RECORDS SHOWN:

Begin

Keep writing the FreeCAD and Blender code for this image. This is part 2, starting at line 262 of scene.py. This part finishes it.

End
Begin

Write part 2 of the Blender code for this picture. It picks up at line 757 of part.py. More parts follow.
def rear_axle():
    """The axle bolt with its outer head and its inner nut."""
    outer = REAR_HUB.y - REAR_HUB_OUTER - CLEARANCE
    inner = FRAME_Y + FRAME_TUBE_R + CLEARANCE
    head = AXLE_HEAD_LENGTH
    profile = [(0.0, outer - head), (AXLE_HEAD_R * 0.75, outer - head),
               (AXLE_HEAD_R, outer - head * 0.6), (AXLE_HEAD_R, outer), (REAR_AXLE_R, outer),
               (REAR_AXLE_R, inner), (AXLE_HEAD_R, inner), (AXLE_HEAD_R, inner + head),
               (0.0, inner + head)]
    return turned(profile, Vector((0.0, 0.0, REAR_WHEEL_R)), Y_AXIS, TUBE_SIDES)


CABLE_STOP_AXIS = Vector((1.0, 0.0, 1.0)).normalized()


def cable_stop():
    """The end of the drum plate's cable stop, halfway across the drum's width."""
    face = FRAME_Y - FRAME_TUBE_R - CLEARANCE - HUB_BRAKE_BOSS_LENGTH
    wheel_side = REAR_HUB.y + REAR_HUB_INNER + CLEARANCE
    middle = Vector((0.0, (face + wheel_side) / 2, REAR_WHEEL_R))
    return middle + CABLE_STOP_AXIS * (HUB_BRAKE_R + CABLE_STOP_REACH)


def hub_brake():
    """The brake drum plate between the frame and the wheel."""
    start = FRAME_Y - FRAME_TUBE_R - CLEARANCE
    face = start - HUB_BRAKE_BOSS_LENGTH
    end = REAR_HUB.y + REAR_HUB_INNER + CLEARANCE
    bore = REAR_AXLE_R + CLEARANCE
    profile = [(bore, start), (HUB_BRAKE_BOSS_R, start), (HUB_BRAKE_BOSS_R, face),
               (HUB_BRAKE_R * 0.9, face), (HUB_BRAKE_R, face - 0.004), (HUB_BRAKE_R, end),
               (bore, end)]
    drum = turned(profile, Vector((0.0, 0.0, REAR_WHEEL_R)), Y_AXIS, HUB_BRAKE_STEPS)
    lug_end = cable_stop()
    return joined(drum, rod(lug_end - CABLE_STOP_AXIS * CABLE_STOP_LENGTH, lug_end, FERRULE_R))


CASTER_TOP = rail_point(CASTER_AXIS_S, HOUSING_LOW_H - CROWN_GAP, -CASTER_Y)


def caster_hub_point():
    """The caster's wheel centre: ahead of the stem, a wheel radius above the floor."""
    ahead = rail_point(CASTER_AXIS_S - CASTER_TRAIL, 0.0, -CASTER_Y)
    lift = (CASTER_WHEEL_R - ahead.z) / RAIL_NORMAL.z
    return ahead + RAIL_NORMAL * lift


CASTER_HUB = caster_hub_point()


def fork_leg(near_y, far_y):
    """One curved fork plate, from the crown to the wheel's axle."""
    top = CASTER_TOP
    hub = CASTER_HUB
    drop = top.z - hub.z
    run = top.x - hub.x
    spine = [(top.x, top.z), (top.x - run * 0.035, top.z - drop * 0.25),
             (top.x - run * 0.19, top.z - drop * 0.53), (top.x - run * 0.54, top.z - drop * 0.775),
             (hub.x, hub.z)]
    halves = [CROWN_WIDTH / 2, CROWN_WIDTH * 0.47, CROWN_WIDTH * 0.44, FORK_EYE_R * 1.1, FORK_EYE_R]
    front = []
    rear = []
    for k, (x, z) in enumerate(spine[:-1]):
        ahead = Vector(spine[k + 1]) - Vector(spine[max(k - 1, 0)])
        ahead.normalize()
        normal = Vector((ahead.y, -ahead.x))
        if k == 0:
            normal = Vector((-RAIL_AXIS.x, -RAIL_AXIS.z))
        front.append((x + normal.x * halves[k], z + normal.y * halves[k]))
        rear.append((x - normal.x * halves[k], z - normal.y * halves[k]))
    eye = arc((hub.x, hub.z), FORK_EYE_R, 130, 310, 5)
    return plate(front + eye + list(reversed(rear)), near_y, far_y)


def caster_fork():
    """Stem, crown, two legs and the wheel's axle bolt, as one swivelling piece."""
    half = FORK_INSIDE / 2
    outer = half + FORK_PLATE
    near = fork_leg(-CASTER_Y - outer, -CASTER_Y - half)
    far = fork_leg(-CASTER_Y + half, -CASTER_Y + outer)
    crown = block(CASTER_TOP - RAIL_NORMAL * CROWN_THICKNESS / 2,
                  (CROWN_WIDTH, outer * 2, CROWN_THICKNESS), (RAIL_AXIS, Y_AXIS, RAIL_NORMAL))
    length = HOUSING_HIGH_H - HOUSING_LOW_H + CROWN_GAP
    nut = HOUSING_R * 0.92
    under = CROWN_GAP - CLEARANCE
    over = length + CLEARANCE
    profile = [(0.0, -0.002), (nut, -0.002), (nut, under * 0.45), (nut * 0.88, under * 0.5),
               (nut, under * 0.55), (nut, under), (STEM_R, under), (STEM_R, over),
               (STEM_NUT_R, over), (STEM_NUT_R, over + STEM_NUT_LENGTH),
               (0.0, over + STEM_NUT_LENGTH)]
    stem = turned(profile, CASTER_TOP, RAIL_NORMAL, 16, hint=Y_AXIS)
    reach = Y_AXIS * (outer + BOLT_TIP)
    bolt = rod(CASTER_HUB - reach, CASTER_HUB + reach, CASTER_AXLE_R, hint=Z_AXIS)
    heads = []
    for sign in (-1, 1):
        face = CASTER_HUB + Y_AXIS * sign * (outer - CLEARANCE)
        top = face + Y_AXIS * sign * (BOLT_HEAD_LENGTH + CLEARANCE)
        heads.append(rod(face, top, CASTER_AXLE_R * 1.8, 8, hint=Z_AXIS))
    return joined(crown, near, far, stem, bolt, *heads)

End

PROBLEM TO SOLVE: Quote the lines that begin at the line containing "Write part 2" and end at the line containing "CABLE_STOP_AXIS = Vector((1.0, 0.0, 1.0)).normalized()", keeping both of those lines.

THE REPLY:
Write part 2 of the Blender code for this picture. It picks up at line 757 of part.py. More parts follow.
def rear_axle():
    """The axle bolt with its outer head and its inner nut."""
    outer = REAR_HUB.y - REAR_HUB_OUTER - CLEARANCE
    inner = FRAME_Y + FRAME_TUBE_R + CLEARANCE
    head = AXLE_HEAD_LENGTH
    profile = [(0.0, outer - head), (AXLE_HEAD_R * 0.75, outer - head),
               (AXLE_HEAD_R, outer - head * 0.6), (AXLE_HEAD_R, outer), (REAR_AXLE_R, outer),
               (REAR_AXLE_R, inner), (AXLE_HEAD_R, inner), (AXLE_HEAD_R, inner + head),
               (0.0, inner + head)]
    return turned(profile, Vector((0.0, 0.0, REAR_WHEEL_R)), Y_AXIS, TUBE_SIDES)


CABLE_STOP_AXIS = Vector((1.0, 0.0, 1.0)).normalized()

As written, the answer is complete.